The Performance of Distances Between Time Series: An In-Depth Comparison
Funding: This research was supported by Fundação para a Ciência e a Tecnologia, grant UIDB/00315/2020 (DOI: 10.54499/UIDB/00315/2020). It was also supported by Instituto Politécnico Lisboa (IPL) with reference IPL/IDI&CA2023/ELForcast2_ISEL and Fundação para a Ciência e a Tecnologia, Portugal, through the project UID/MAT/04674/2013, CIMA and ISEL.
ABSTRACT
The performance of distance measures between time series has been discussed in diverse studies. Most identified performance as the accuracy resulting from the use of a specific distance in 1-Nearest Neighbour. Few studies have addressed the related computation time, and no systematic analyses of the associations between the distances' performance (1-NN-based accuracy and computation time) and the time series' characteristics have been presented yet.
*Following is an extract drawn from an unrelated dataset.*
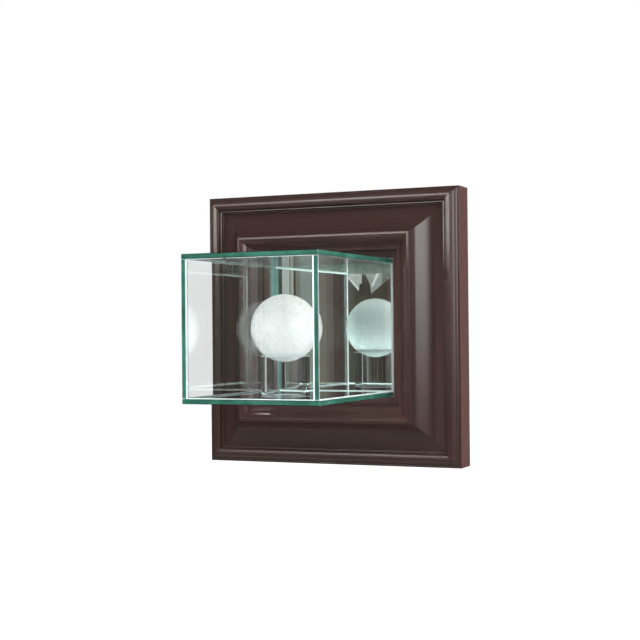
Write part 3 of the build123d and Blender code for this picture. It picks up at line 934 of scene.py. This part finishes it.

We propose to fill this research gap by analysing these relationships considering the following features: the training and test sets' dimensions, the time series' length, the number of classes, and the classes' separability as measured by the Average Silhouette index. This last characteristic was not mentioned in previous studies. A methodological approach is devised to compare nine distance measures, including three recently proposed combined distances (COMB and two variants). We resort to a stepwise method for multiple comparisons and deal with the experiment-wise error rate to obtain homogeneous groups of distances with indistinct performances. The CART algorithm is used to explore the relationships between accuracy values corresponding to each distance measure under study (target) and the time series characteristics (predictors). Our analyses are based on datasets from the UCR time series classification archive. We concluded that the combined distance (COMB), dynamic time warping distance (DTW), and complexity invariance distance (CID) are consistently included in the subset of best-performing distances in all experimental scenarios. The latter (CID) has a significantly lower computational cost. We determined that the classes' separability is the time series' attribute most associated with the distances' performance.
Open Research
Data Availability Statement
Yes. The data sets were drawn from the University of California Riverside (UCR) Time Series Classification Archive datasets.